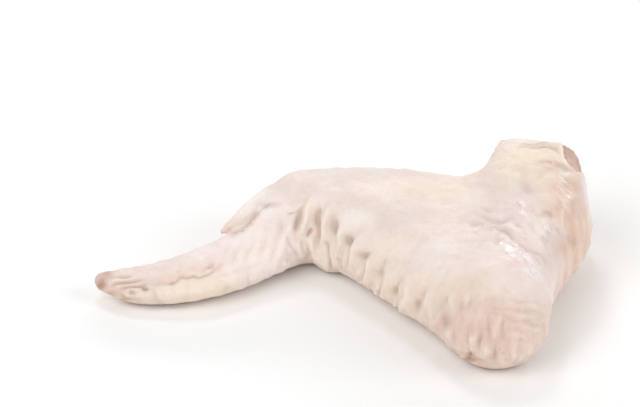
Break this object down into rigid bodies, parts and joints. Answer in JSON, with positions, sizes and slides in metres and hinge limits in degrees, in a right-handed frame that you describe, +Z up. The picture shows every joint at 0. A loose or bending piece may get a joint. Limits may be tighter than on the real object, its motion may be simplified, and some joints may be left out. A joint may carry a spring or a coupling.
{
  "type": "raw chicken wing",
  "caption": "Whole raw chicken wing with its skin on, lying folded: drumette, forearm, hand with thumb, and the skin web between them.",
  "frame": {"origin": "middle of the outline seen from above, on the surface the wing lies on", "axes": "+Z up out of the resting side; the hand's tip points to -X, the elbow to -Y, and the shoulder cut faces +Y and +X"},
  "size_m": [0.134, 0.0858, 0.0321],
  "materials": {
    "raw_skin": "pale cream pink raw skin, moist, satin with small wet glints"
  },
  "bodies": {
    "root": {"wing": "raw_skin"}
  },
  "joints": []
}
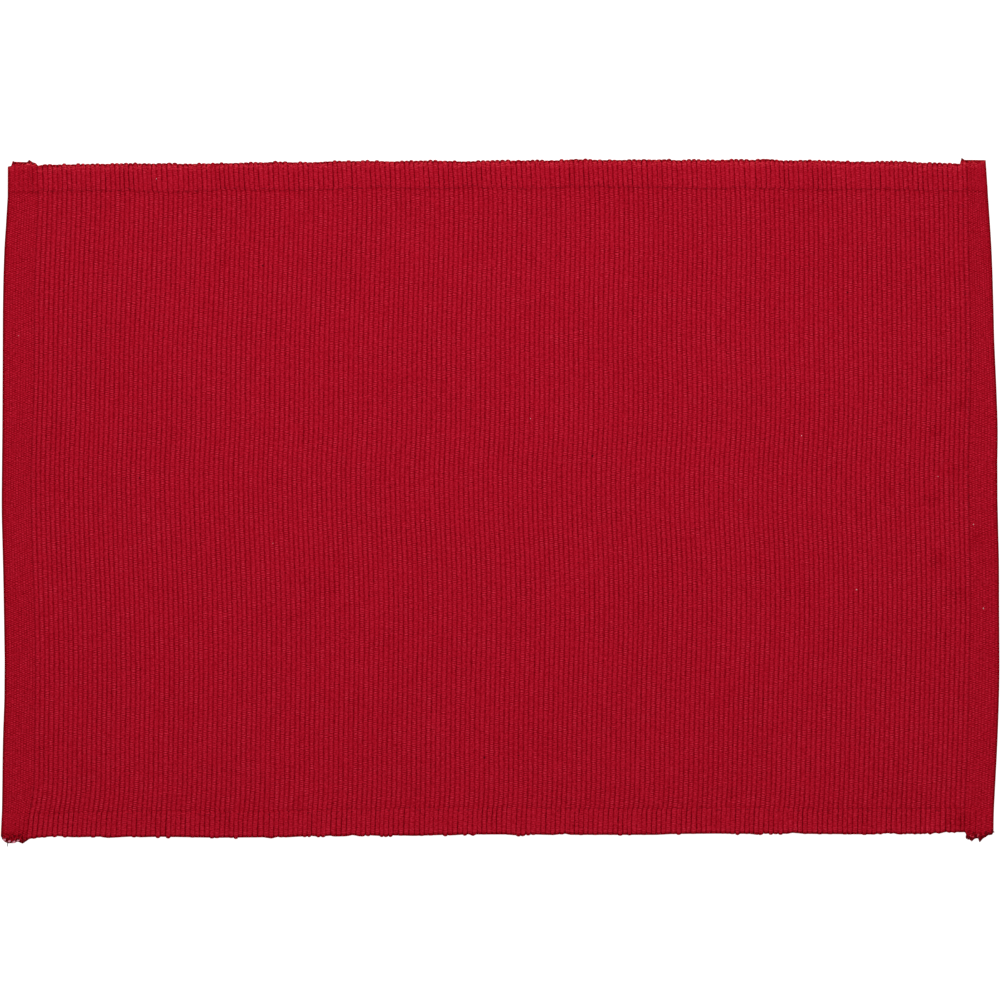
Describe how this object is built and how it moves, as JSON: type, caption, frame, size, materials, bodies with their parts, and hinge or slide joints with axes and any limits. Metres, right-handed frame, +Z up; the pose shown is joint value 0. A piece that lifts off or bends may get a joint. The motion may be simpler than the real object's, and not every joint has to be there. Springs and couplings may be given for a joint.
{
  "type": "fabric placemat",
  "caption": "Rectangular placemat of thick ribbed red cotton lying flat, with turned hems along its long sides and plain woven bands along its short ends.",
  "frame": {"origin": "under the middle of the cloth, in the plane of its back, on which it lies", "axes": "+X along the long side, +Y along the ribs and the short side, +Z up, out of the ribbed face"},
  "size_m": [0.485, 0.3327, 0.003],
  "materials": {
    "red_cotton": "dull warp-ribbed cotton"
  },
  "bodies": {
    "root": {"placemat": "red_cotton"}
  },
  "joints": []
}
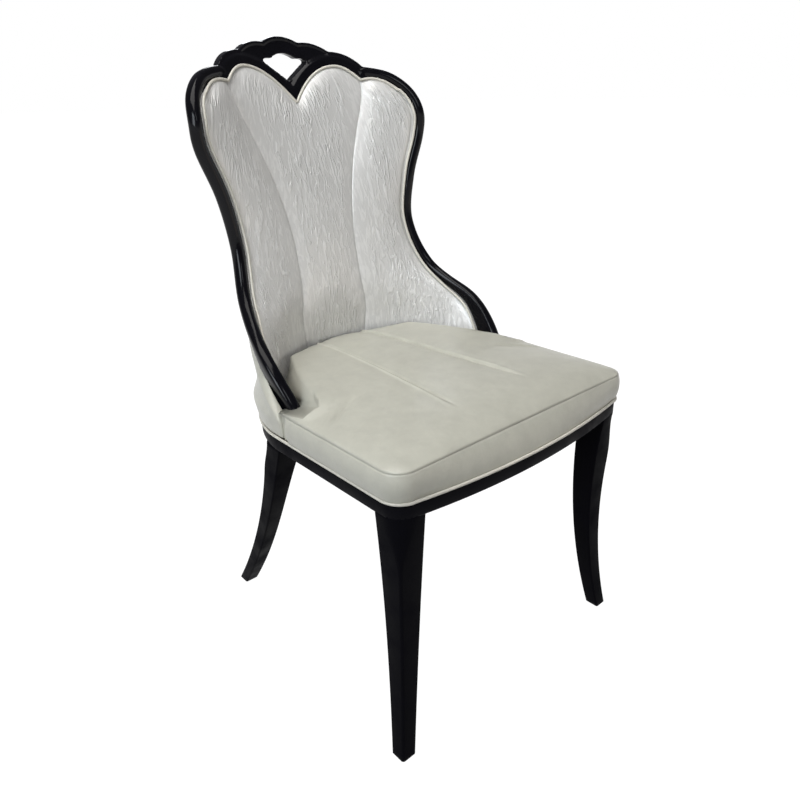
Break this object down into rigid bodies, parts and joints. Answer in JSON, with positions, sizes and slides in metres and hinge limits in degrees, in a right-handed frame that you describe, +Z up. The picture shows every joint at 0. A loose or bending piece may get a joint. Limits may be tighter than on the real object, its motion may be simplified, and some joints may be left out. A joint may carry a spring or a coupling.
{
  "type": "upholstered dining chair",
  "caption": "Dining chair with a scooped, scalloped back in padded leather, a black lacquered rim and crest with a hand hole, a piped seat and curved tapered legs.",
  "frame": {"origin": "middle of the chair's plan on the floor", "axes": "+Z up, -Y the way the sitter looks, +X to the sitter's left"},
  "size_m": [0.5224, 0.616, 0.995],
  "materials": {
    "black_lacquer": "high-gloss black lacquer on beech",
    "raw_beech": "unfinished beech",
    "plywood": "unfinished plywood",
    "screw_steel": "zinc plated",
    "glide_nylon": "moulded nylon",
    "foam": "polyurethane foam",
    "seat_leather": "smooth cream-grey leather with a faint mottle",
    "pearl_leather": "pearl champagne leather with an embossed upright grain",
    "outer_leather": "smooth cream-grey leather",
    "piping_leather": "cream leather piping",
    "dust_cloth": "black non-woven cloth"
  },
  "bodies": {
    "root": {"front_leg_left": "black_lacquer", "front_leg_right": "black_lacquer", "rear_leg_left": "black_lacquer", "rear_leg_right": "black_lacquer", "leg_glides": "glide_nylon", "front_rail": "black_lacquer", "side_rail_left": "black_lacquer", "side_rail_right": "black_lacquer", "rear_rail": "black_lacquer", "frame_dowels": "raw_beech", "corner_blocks": "raw_beech", "corner_block_screws": "screw_steel", "seat_board": "plywood", "seat_board_screws": "screw_steel", "seat_foam": "foam", "seat_cover": "seat_leather", "seat_piping": "piping_leather", "dust_cover": "dust_cloth", "back_sill": "raw_beech", "back_sill_screws": "screw_steel", "back_shell": "plywood", "back_foam": "foam", "back_cover_inner": "pearl_leather", "back_piping": "piping_leather", "back_cover_outer": "outer_leather", "rim_left": "black_lacquer", "rim_right": "black_lacquer", "crest_rail": "black_lacquer", "rim_dowels": "raw_beech"}
  },
  "joints": []
}
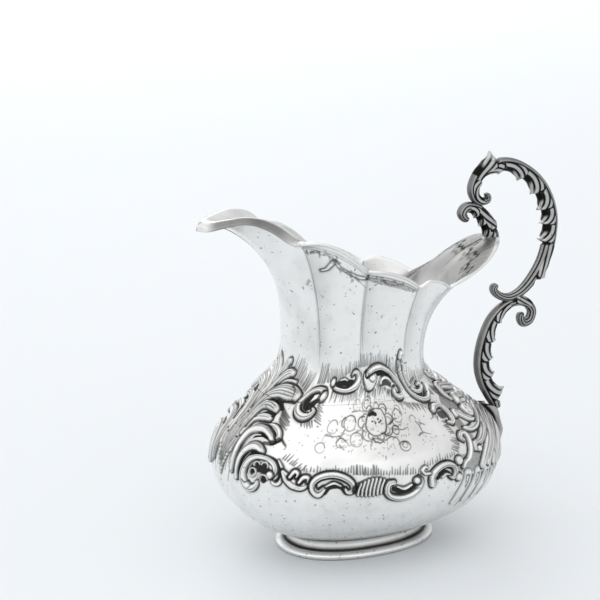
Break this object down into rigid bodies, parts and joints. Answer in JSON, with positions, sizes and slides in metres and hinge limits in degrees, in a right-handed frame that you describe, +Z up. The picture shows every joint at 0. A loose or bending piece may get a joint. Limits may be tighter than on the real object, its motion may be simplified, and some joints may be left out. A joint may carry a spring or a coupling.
{
  "type": "silver cream jug",
  "caption": "Oval bellied silver cream jug with a chased bowl, a panelled neck with a long rolled spout, an oval foot and a cast scroll handle.",
  "frame": {"origin": "under the middle of the bounding box, on the plane that the foot rests on", "axes": "+Z up, +X from the spout towards the handle, so the spout points to -X; the mirror plane is y = 0"},
  "size_m": [0.148, 0.081, 0.1433],
  "materials": {
    "foot_bead": "polished silver, light wear",
    "foot_collar": "silver, darkened in the groove",
    "bowl": "chased silver, polished on the high parts and oxidised dark in the recesses",
    "neck_and_spout": "polished silver with faint panels, chased border, small tarnish pits",
    "rim_wire": "polished silver wire",
    "handle_rim_scroll": "cast silver, oxidised",
    "handle_upper_scroll": "cast silver, oxidised, polished on the ridges",
    "handle_lower_scroll": "cast silver, oxidised, polished on the ridges",
    "handle_belly_leaf": "cast silver leaf, oxidised"
  },
  "bodies": {
    "root": {"foot_bead": "foot_bead", "foot_collar": "foot_collar", "bowl": "bowl", "neck_and_spout": "neck_and_spout", "rim_wire": "rim_wire", "handle_rim_scroll": "handle_rim_scroll", "handle_upper_scroll": "handle_upper_scroll", "handle_lower_scroll": "handle_lower_scroll", "handle_belly_leaf": "handle_belly_leaf"}
  },
  "joints": []
}
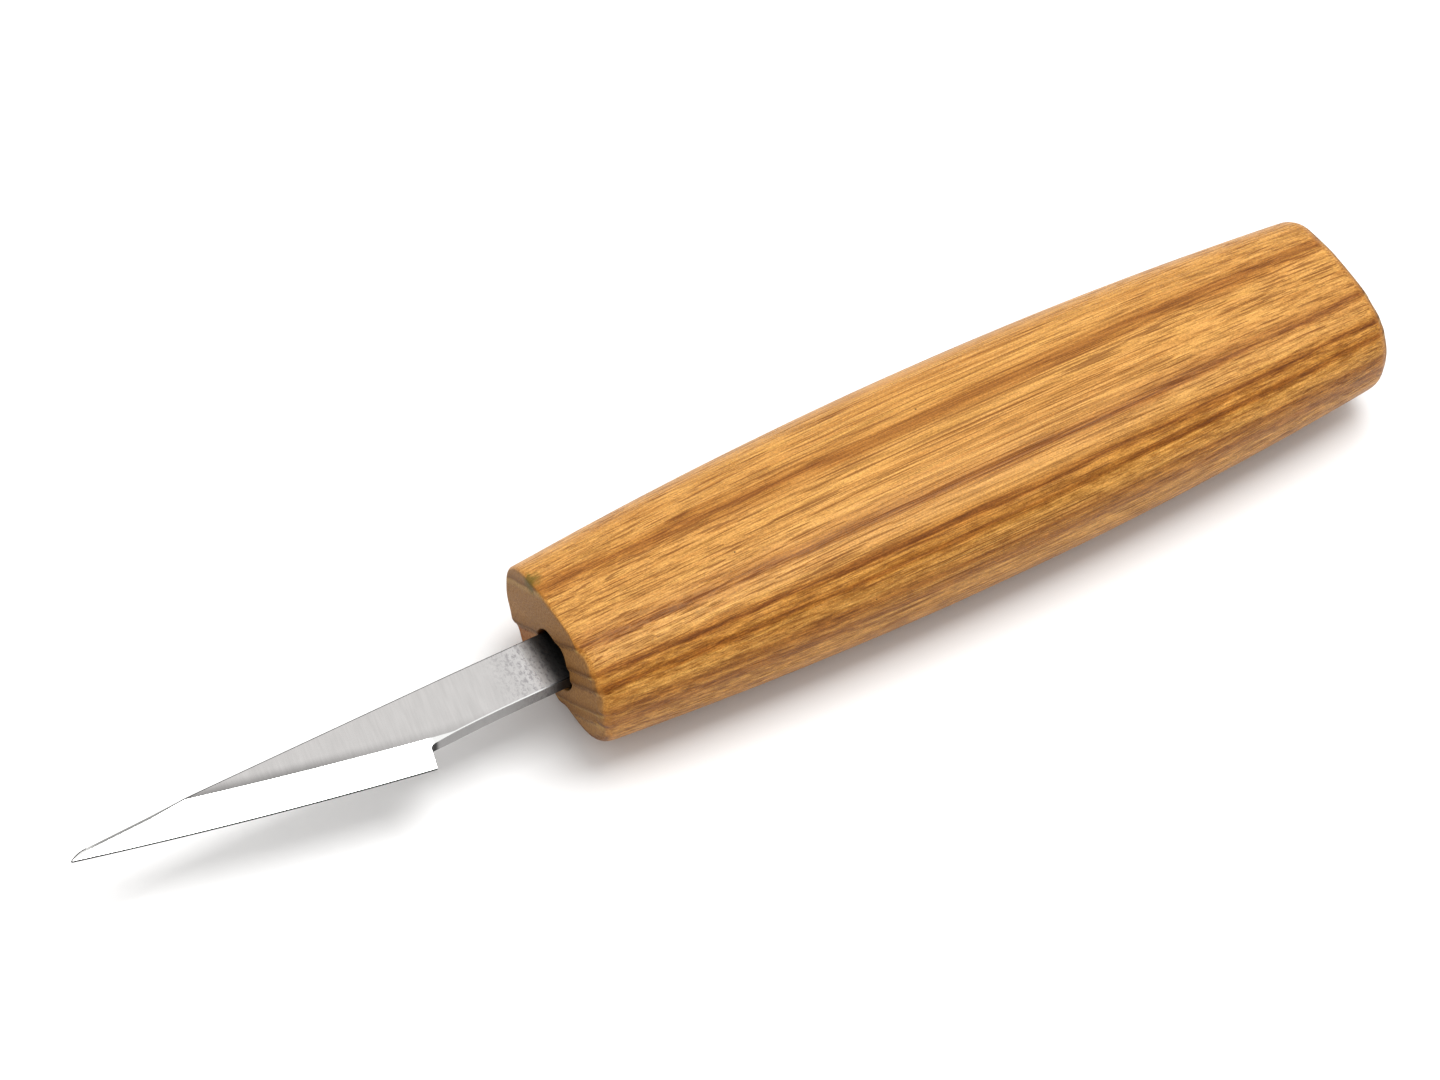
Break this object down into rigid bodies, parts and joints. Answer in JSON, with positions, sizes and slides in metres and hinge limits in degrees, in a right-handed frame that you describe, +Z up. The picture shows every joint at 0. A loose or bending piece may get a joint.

[SHORT TASK] Above are some records; extract every one of them exactly.

[SOLUTION FOR THIS TASK]
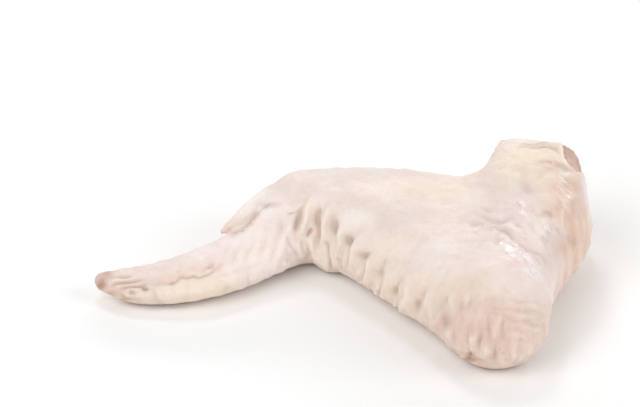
Break this object down into rigid bodies, parts and joints. Answer in JSON, with positions, sizes and slides in metres and hinge limits in degrees, in a right-handed frame that you describe, +Z up. The picture shows every joint at 0. A loose or bending piece may get a joint. Limits may be tighter than on the real object, its motion may be simplified, and some joints may be left out. A joint may carry a spring or a coupling.
{
  "type": "raw chicken wing",
  "caption": "Whole raw chicken wing with its skin on, lying folded: drumette, forearm, hand with thumb, and the skin web between them.",
  "frame": {"origin": "middle of the outline seen from above, on the surface the wing lies on", "axes": "+Z up out of the resting side; the hand's tip points to -X, the elbow to -Y, and the shoulder cut faces +Y and +X"},
  "size_m": [0.134, 0.0858, 0.0321],
  "materials": {
    "raw_skin": "pale cream pink raw skin, moist, satin with small wet glints"
  },
  "bodies": {
    "root": {"wing": "raw_skin"}
  },
  "joints": []
}
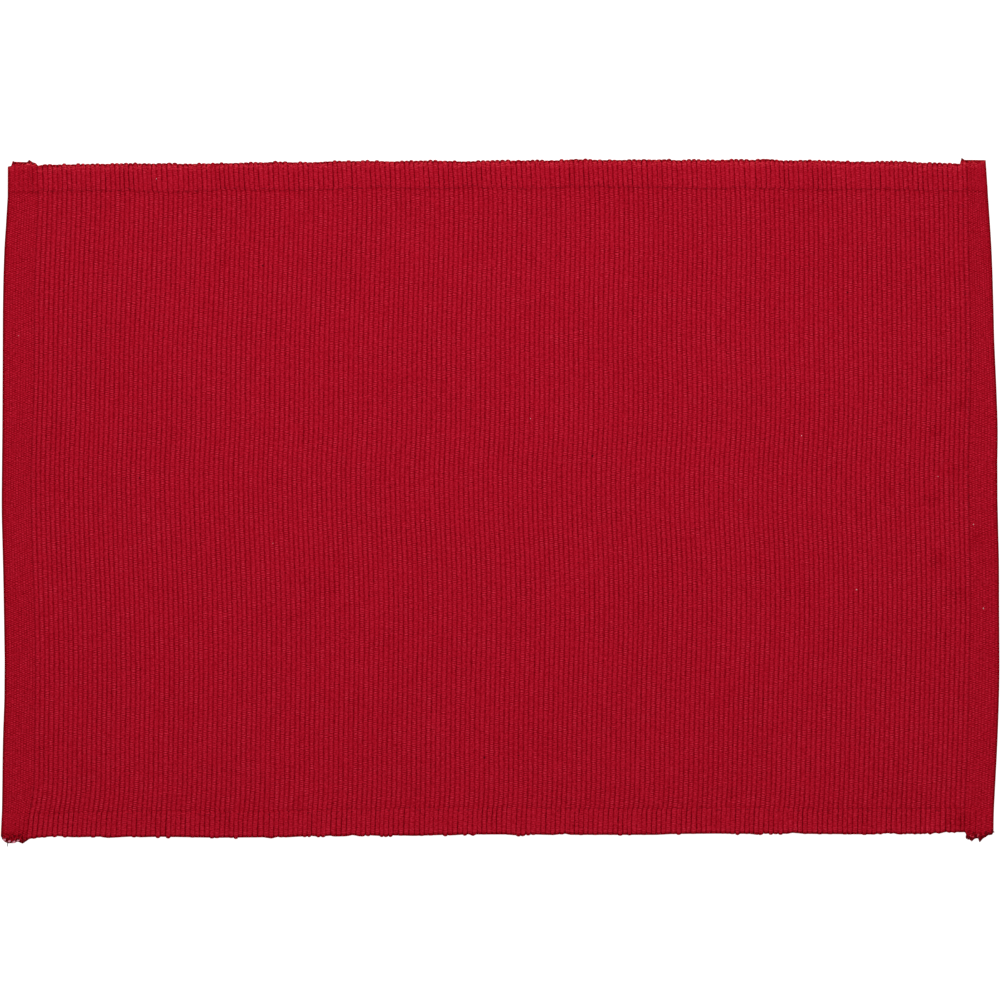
Describe how this object is built and how it moves, as JSON: type, caption, frame, size, materials, bodies with their parts, and hinge or slide joints with axes and any limits. Metres, right-handed frame, +Z up; the pose shown is joint value 0. A piece that lifts off or bends may get a joint. The motion may be simpler than the real object's, and not every joint has to be there. Springs and couplings may be given for a joint.
{
  "type": "fabric placemat",
  "caption": "Rectangular placemat of thick ribbed red cotton lying flat, with turned hems along its long sides and plain woven bands along its short ends.",
  "frame": {"origin": "under the middle of the cloth, in the plane of its back, on which it lies", "axes": "+X along the long side, +Y along the ribs and the short side, +Z up, out of the ribbed face"},
  "size_m": [0.485, 0.3327, 0.003],
  "materials": {
    "red_cotton": "dull warp-ribbed cotton"
  },
  "bodies": {
    "root": {"placemat": "red_cotton"}
  },
  "joints": []
}
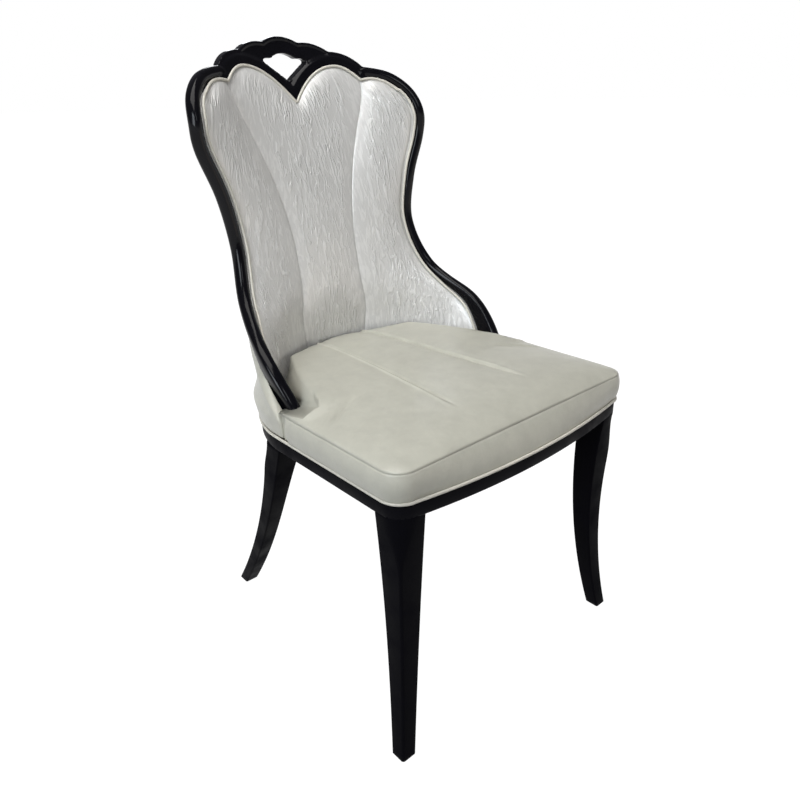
Break this object down into rigid bodies, parts and joints. Answer in JSON, with positions, sizes and slides in metres and hinge limits in degrees, in a right-handed frame that you describe, +Z up. The picture shows every joint at 0. A loose or bending piece may get a joint. Limits may be tighter than on the real object, its motion may be simplified, and some joints may be left out. A joint may carry a spring or a coupling.
{
  "type": "upholstered dining chair",
  "caption": "Dining chair with a scooped, scalloped back in padded leather, a black lacquered rim and crest with a hand hole, a piped seat and curved tapered legs.",
  "frame": {"origin": "middle of the chair's plan on the floor", "axes": "+Z up, -Y the way the sitter looks, +X to the sitter's left"},
  "size_m": [0.5224, 0.616, 0.995],
  "materials": {
    "black_lacquer": "high-gloss black lacquer on beech",
    "raw_beech": "unfinished beech",
    "plywood": "unfinished plywood",
    "screw_steel": "zinc plated",
    "glide_nylon": "moulded nylon",
    "foam": "polyurethane foam",
    "seat_leather": "smooth cream-grey leather with a faint mottle",
    "pearl_leather": "pearl champagne leather with an embossed upright grain",
    "outer_leather": "smooth cream-grey leather",
    "piping_leather": "cream leather piping",
    "dust_cloth": "black non-woven cloth"
  },
  "bodies": {
    "root": {"front_leg_left": "black_lacquer", "front_leg_right": "black_lacquer", "rear_leg_left": "black_lacquer", "rear_leg_right": "black_lacquer", "leg_glides": "glide_nylon", "front_rail": "black_lacquer", "side_rail_left": "black_lacquer", "side_rail_right": "black_lacquer", "rear_rail": "black_lacquer", "frame_dowels": "raw_beech", "corner_blocks": "raw_beech", "corner_block_screws": "screw_steel", "seat_board": "plywood", "seat_board_screws": "screw_steel", "seat_foam": "foam", "seat_cover": "seat_leather", "seat_piping": "piping_leather", "dust_cover": "dust_cloth", "back_sill": "raw_beech", "back_sill_screws": "screw_steel", "back_shell": "plywood", "back_foam": "foam", "back_cover_inner": "pearl_leather", "back_piping": "piping_leather", "back_cover_outer": "outer_leather", "rim_left": "black_lacquer", "rim_right": "black_lacquer", "crest_rail": "black_lacquer", "rim_dowels": "raw_beech"}
  },
  "joints": []
}
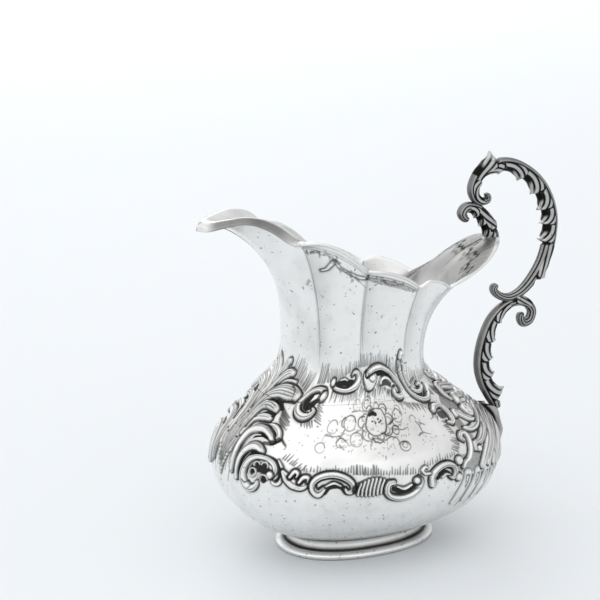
Break this object down into rigid bodies, parts and joints. Answer in JSON, with positions, sizes and slides in metres and hinge limits in degrees, in a right-handed frame that you describe, +Z up. The picture shows every joint at 0. A loose or bending piece may get a joint. Limits may be tighter than on the real object, its motion may be simplified, and some joints may be left out. A joint may carry a spring or a coupling.
{
  "type": "silver cream jug",
  "caption": "Oval bellied silver cream jug with a chased bowl, a panelled neck with a long rolled spout, an oval foot and a cast scroll handle.",
  "frame": {"origin": "under the middle of the bounding box, on the plane that the foot rests on", "axes": "+Z up, +X from the spout towards the handle, so the spout points to -X; the mirror plane is y = 0"},
  "size_m": [0.148, 0.081, 0.1433],
  "materials": {
    "foot_bead": "polished silver, light wear",
    "foot_collar": "silver, darkened in the groove",
    "bowl": "chased silver, polished on the high parts and oxidised dark in the recesses",
    "neck_and_spout": "polished silver with faint panels, chased border, small tarnish pits",
    "rim_wire": "polished silver wire",
    "handle_rim_scroll": "cast silver, oxidised",
    "handle_upper_scroll": "cast silver, oxidised, polished on the ridges",
    "handle_lower_scroll": "cast silver, oxidised, polished on the ridges",
    "handle_belly_leaf": "cast silver leaf, oxidised"
  },
  "bodies": {
    "root": {"foot_bead": "foot_bead", "foot_collar": "foot_collar", "bowl": "bowl", "neck_and_spout": "neck_and_spout", "rim_wire": "rim_wire", "handle_rim_scroll": "handle_rim_scroll", "handle_upper_scroll": "handle_upper_scroll", "handle_lower_scroll": "handle_lower_scroll", "handle_belly_leaf": "handle_belly_leaf"}
  },
  "joints": []
}
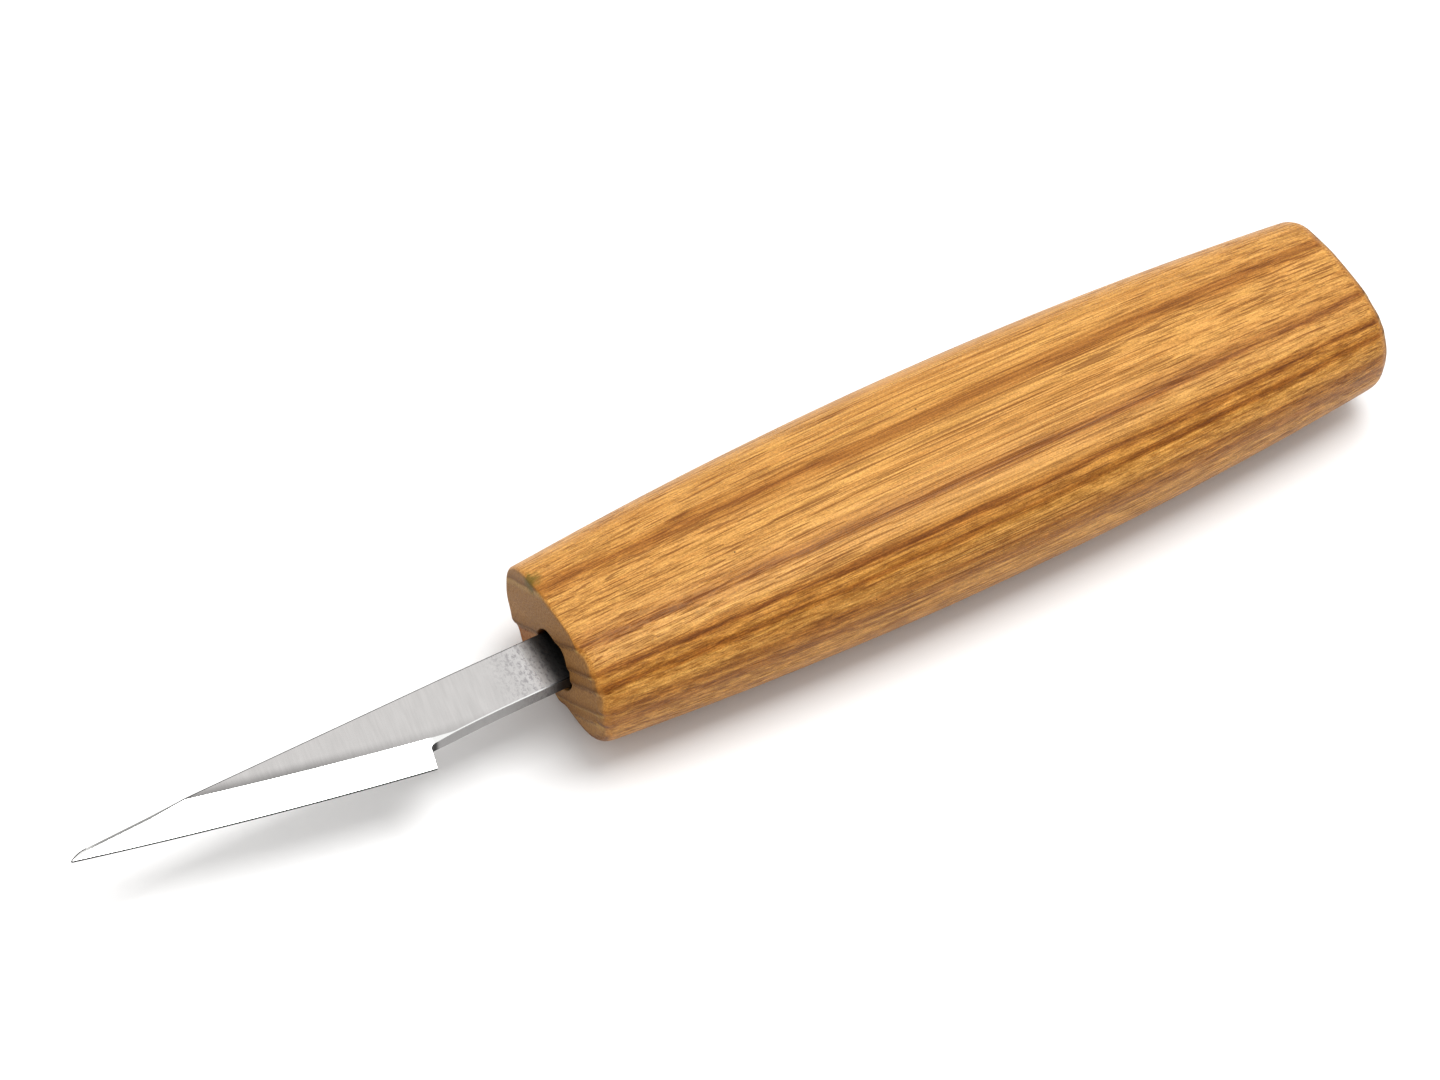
Break this object down into rigid bodies, parts and joints. Answer in JSON, with positions, sizes and slides in metres and hinge limits in degrees, in a right-handed frame that you describe, +Z up. The picture shows every joint at 0. A loose or bending piece may get a joint.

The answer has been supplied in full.